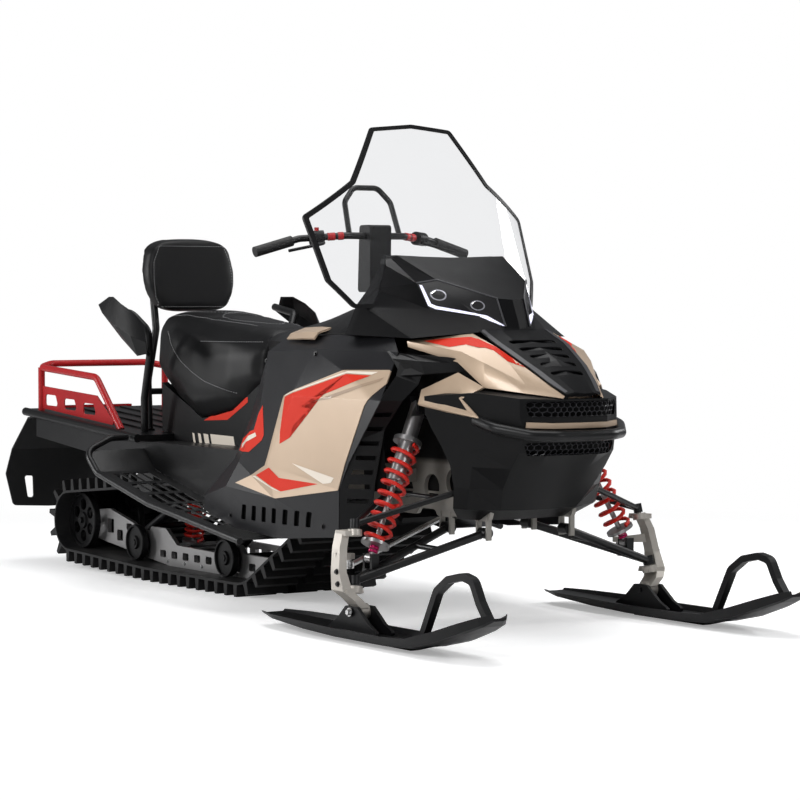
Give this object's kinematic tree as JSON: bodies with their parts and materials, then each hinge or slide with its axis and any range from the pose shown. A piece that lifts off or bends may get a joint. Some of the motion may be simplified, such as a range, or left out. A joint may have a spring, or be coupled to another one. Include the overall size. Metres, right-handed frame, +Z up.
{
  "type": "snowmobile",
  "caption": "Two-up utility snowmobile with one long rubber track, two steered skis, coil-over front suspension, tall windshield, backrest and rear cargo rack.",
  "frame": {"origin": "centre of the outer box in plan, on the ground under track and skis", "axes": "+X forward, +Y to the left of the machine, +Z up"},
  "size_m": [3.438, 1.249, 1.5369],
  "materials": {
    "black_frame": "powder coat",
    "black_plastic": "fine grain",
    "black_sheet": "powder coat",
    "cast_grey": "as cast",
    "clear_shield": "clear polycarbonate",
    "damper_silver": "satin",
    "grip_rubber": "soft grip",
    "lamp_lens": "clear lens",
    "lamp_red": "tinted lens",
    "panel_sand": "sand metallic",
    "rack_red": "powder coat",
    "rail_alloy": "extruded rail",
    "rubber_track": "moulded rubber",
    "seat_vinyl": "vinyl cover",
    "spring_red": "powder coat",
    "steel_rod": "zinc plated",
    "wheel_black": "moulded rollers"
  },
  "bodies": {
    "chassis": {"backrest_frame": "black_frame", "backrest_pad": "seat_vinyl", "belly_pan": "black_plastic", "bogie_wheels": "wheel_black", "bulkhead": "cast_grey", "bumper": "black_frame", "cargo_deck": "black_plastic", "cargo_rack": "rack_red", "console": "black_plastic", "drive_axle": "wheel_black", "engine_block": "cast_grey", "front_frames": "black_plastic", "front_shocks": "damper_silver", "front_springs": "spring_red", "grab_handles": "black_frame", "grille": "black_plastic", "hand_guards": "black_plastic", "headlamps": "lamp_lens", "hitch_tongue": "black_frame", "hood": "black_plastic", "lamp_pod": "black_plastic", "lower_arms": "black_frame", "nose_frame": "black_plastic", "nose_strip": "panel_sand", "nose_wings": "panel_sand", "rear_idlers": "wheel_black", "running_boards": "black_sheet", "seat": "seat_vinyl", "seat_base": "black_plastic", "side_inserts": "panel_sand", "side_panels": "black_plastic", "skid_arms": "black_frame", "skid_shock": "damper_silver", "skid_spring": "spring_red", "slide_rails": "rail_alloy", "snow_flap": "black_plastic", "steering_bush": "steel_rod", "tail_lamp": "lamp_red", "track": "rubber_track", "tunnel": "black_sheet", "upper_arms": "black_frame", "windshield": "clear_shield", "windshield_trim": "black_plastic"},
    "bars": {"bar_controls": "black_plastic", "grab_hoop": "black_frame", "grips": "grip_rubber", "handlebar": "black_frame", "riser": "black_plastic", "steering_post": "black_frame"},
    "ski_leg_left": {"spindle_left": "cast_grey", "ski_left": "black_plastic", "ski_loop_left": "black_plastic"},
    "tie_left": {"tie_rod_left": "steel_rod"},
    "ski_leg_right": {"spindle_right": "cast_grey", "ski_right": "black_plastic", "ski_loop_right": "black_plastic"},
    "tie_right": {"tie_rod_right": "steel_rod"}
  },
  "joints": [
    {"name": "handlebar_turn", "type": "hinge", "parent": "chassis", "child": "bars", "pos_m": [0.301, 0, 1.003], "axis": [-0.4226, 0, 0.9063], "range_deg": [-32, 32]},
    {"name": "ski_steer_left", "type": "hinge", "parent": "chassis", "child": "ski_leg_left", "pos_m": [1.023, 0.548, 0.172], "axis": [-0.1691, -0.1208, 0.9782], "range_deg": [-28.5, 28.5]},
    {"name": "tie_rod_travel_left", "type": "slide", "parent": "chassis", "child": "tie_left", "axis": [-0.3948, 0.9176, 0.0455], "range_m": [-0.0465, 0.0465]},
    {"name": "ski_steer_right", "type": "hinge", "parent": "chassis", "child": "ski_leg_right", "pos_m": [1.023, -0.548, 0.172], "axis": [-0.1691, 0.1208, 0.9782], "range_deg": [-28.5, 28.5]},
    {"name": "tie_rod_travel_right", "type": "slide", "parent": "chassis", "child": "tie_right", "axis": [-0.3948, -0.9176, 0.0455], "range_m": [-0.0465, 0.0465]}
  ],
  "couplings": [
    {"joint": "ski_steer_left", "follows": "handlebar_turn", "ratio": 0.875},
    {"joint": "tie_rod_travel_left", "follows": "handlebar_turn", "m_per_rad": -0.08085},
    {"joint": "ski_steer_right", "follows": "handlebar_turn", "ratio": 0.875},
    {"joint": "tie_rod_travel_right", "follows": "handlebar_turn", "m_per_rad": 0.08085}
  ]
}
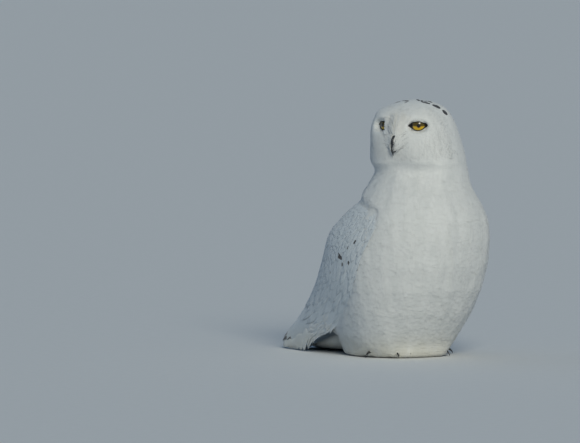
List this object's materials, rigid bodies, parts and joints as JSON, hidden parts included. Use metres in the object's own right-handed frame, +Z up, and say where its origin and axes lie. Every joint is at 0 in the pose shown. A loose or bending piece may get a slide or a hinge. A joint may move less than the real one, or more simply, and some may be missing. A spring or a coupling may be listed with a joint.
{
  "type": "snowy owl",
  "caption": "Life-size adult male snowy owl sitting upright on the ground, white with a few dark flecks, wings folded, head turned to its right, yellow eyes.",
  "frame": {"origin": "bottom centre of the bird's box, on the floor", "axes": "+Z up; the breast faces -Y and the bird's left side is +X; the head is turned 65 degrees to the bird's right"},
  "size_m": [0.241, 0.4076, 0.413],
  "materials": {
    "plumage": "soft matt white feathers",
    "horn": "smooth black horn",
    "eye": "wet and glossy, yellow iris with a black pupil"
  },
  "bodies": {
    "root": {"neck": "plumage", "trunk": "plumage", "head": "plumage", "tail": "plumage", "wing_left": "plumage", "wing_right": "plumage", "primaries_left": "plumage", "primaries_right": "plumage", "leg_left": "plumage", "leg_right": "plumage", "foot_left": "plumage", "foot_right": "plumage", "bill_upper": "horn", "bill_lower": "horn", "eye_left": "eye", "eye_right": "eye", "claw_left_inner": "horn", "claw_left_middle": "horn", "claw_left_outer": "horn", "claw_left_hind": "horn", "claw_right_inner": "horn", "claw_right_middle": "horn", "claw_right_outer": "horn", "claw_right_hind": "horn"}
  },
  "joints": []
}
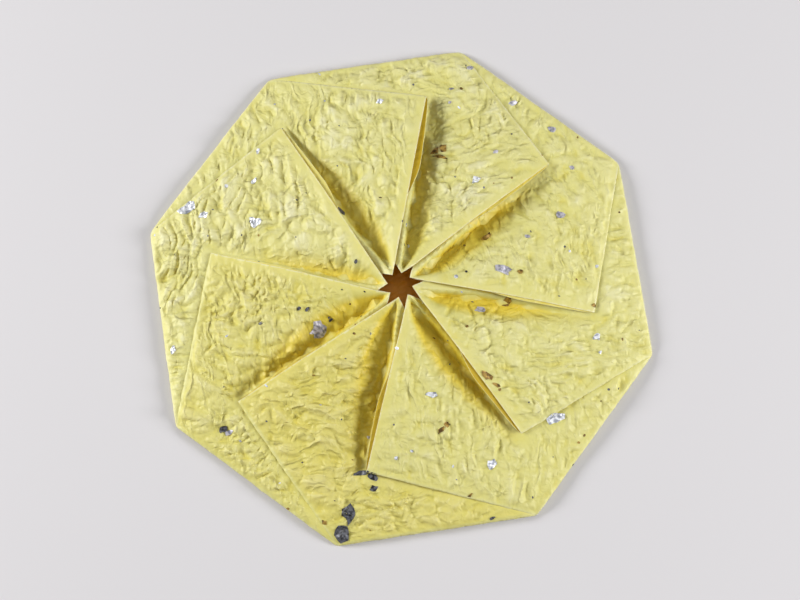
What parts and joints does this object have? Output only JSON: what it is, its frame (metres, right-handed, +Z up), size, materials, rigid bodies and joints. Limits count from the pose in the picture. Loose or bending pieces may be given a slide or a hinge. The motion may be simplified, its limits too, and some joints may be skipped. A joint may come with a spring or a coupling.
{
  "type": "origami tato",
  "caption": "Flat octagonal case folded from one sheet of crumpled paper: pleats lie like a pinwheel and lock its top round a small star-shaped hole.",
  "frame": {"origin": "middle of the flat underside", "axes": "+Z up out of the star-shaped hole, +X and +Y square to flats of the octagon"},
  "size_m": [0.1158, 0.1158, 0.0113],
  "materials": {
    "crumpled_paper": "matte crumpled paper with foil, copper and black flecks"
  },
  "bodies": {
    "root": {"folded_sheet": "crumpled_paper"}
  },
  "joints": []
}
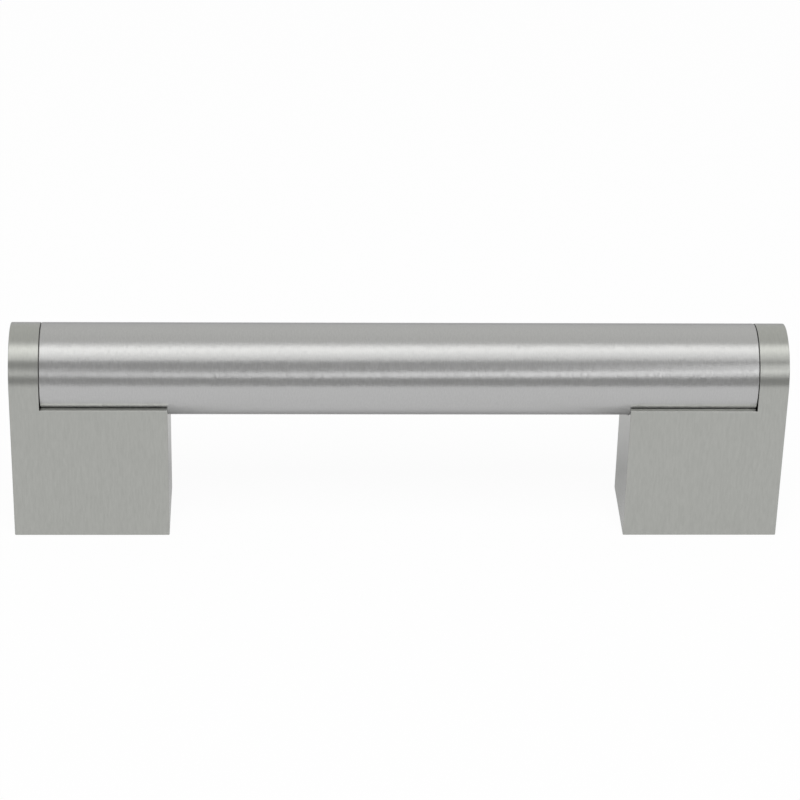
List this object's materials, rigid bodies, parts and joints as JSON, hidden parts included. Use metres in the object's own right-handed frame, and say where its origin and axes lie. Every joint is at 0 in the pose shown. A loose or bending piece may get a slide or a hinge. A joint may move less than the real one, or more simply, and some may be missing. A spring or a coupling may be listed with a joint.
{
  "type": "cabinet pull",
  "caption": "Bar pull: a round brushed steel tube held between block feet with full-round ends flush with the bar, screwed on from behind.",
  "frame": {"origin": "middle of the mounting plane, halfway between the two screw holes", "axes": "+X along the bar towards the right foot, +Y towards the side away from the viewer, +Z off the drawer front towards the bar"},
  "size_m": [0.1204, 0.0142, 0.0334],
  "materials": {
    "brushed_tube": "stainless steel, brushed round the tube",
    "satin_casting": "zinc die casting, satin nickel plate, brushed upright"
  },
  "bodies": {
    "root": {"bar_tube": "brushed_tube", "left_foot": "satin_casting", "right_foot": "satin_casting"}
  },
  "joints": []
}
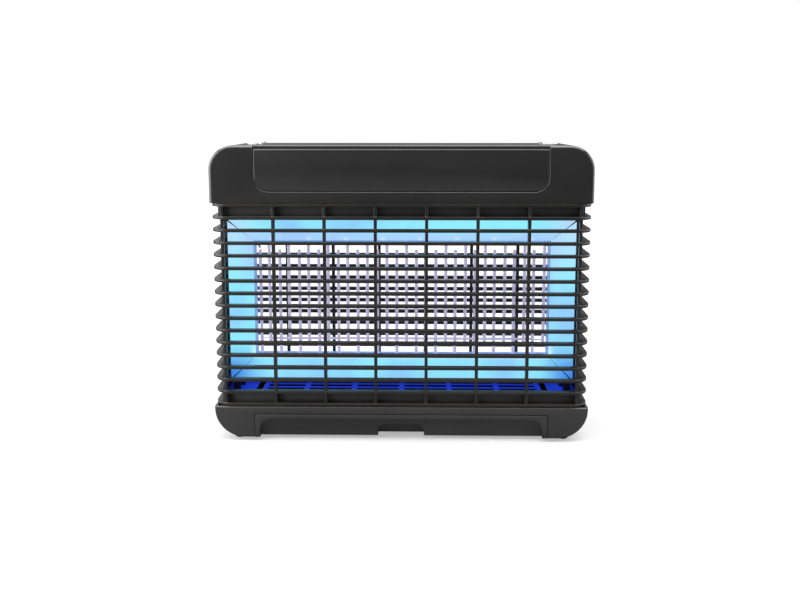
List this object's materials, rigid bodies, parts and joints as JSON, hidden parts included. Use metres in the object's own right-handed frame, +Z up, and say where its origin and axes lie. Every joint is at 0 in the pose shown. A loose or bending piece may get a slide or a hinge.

■ ■ ■ ■ ■ ■ ■

EXERCISE OBJECTIVE
Only the lines from the one containing "right-handed frame, and" through the end of the material should be reproduced, exactly, with both ends included.

ANSWER TO THIS PROBLEM
List this object's materials, rigid bodies, parts and joints as JSON, hidden parts included. Use metres in the object's own right-handed frame, and say where its origin and axes lie. Every joint is at 0 in the pose shown. A loose or bending piece may get a slide or a hinge. A joint may move less than the real one, or more simply, and some may be missing. A spring or a coupling may be listed with a joint.
{
  "type": "cabinet pull",
  "caption": "Bar pull: a round brushed steel tube held between block feet with full-round ends flush with the bar, screwed on from behind.",
  "frame": {"origin": "middle of the mounting plane, halfway between the two screw holes", "axes": "+X along the bar towards the right foot, +Y towards the side away from the viewer, +Z off the drawer front towards the bar"},
  "size_m": [0.1204, 0.0142, 0.0334],
  "materials": {
    "brushed_tube": "stainless steel, brushed round the tube",
    "satin_casting": "zinc die casting, satin nickel plate, brushed upright"
  },
  "bodies": {
    "root": {"bar_tube": "brushed_tube", "left_foot": "satin_casting", "right_foot": "satin_casting"}
  },
  "joints": []
}
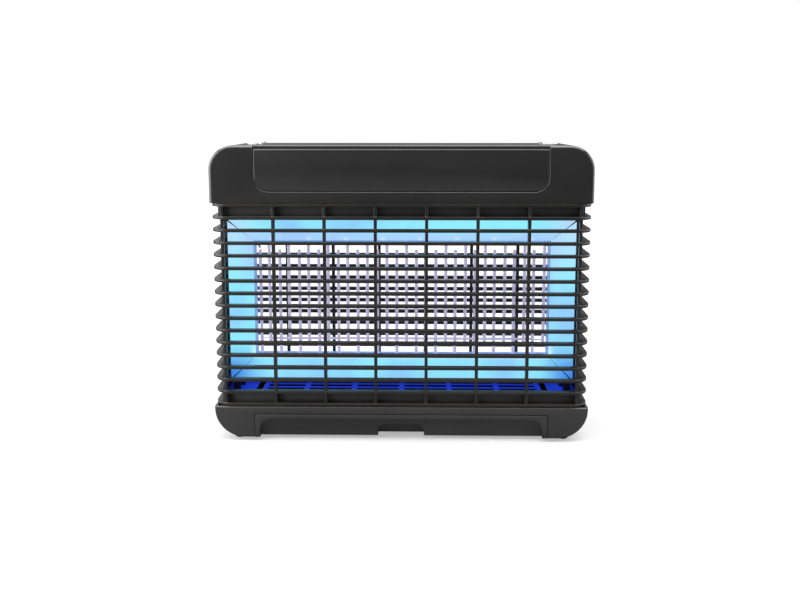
List this object's materials, rigid bodies, parts and joints as JSON, hidden parts included. Use metres in the object's own right-handed frame, +Z up, and say where its origin and axes lie. Every joint is at 0 in the pose shown. A loose or bending piece may get a slide or a hinge.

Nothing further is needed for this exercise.